▶ **Task instructions**: Write out the whole listing again, exactly as given.

▶ **Data extract**:

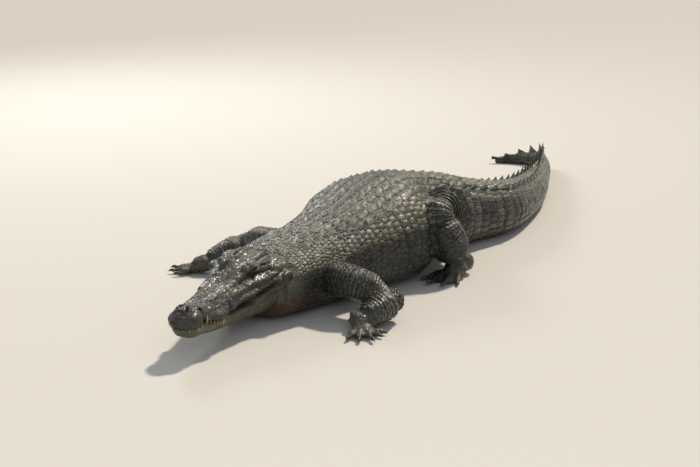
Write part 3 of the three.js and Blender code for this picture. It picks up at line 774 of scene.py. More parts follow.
# Ridges (+) and grooves (-) of the head, on both sides: start, end, half width, height in mm.
# Those of the top are places (at, out) and those of the side are places (at, up).
TOP_LINES = [
    ((0.60, 0.075), (0.68, 0.085), 0.028, 4.0),      # brow, in front of the eye
    ((0.68, 0.070), (0.80, 0.080), 0.022, 5.0),      # brow over the eye
    ((0.80, 0.058), (1.05, 0.068), 0.024, 6.0),      # edge of the skull table
    ((0.83, 0.083), (1.03, 0.096), 0.013, -10.0),    # ear slit
    ((0.80, 0.131), (0.87, 0.154), 0.010, -4.5),     # crease behind the eye
    ((0.84, 0.108), (1.00, 0.118), 0.020, 3.0),      # ridge beside the ear
    ((0.28, 0.045), (0.60, 0.072), 0.026, 3.2),      # ridge from snout to brow
    ((0.34, 0.0), (0.62, 0.0), 0.034, -2.6),         # hollow between those ridges
    ((0.84, 0.0), (1.0, 0.0), 0.045, -2.0),          # hollow of the skull table
    ((0.058, 0.034), (0.088, 0.016), 0.009, -8.0),   # nostril
    ((0.050, 0.020), (0.078, 0.046), 0.014, 3.0),    # its rims
    ((0.092, 0.036), (0.102, 0.018), 0.014, 3.0),
    ((0.135, 0.0), (0.165, 0.08), 0.026, -4.0),      # behind the nose pad
]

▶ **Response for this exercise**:
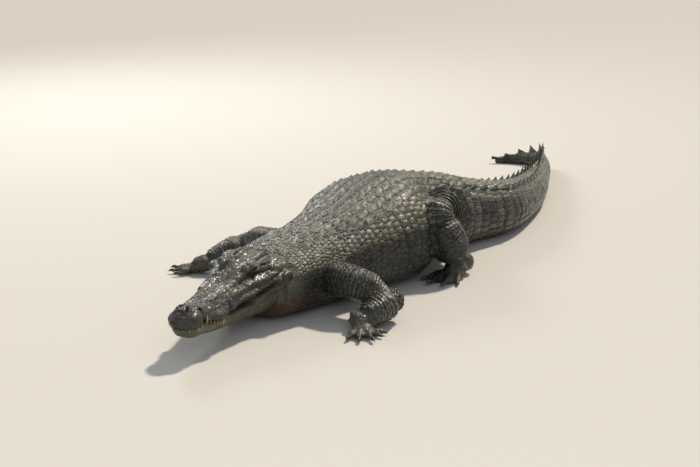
Write part 3 of the three.js and Blender code for this picture. It picks up at line 774 of scene.py. More parts follow.
# Ridges (+) and grooves (-) of the head, on both sides: start, end, half width, height in mm.
# Those of the top are places (at, out) and those of the side are places (at, up).
TOP_LINES = [
    ((0.60, 0.075), (0.68, 0.085), 0.028, 4.0),      # brow, in front of the eye
    ((0.68, 0.070), (0.80, 0.080), 0.022, 5.0),      # brow over the eye
    ((0.80, 0.058), (1.05, 0.068), 0.024, 6.0),      # edge of the skull table
    ((0.83, 0.083), (1.03, 0.096), 0.013, -10.0),    # ear slit
    ((0.80, 0.131), (0.87, 0.154), 0.010, -4.5),     # crease behind the eye
    ((0.84, 0.108), (1.00, 0.118), 0.020, 3.0),      # ridge beside the ear
    ((0.28, 0.045), (0.60, 0.072), 0.026, 3.2),      # ridge from snout to brow
    ((0.34, 0.0), (0.62, 0.0), 0.034, -2.6),         # hollow between those ridges
    ((0.84, 0.0), (1.0, 0.0), 0.045, -2.0),          # hollow of the skull table
    ((0.058, 0.034), (0.088, 0.016), 0.009, -8.0),   # nostril
    ((0.050, 0.020), (0.078, 0.046), 0.014, 3.0),    # its rims
    ((0.092, 0.036), (0.102, 0.018), 0.014, 3.0),
    ((0.135, 0.0), (0.165, 0.08), 0.026, -4.0),      # behind the nose pad
]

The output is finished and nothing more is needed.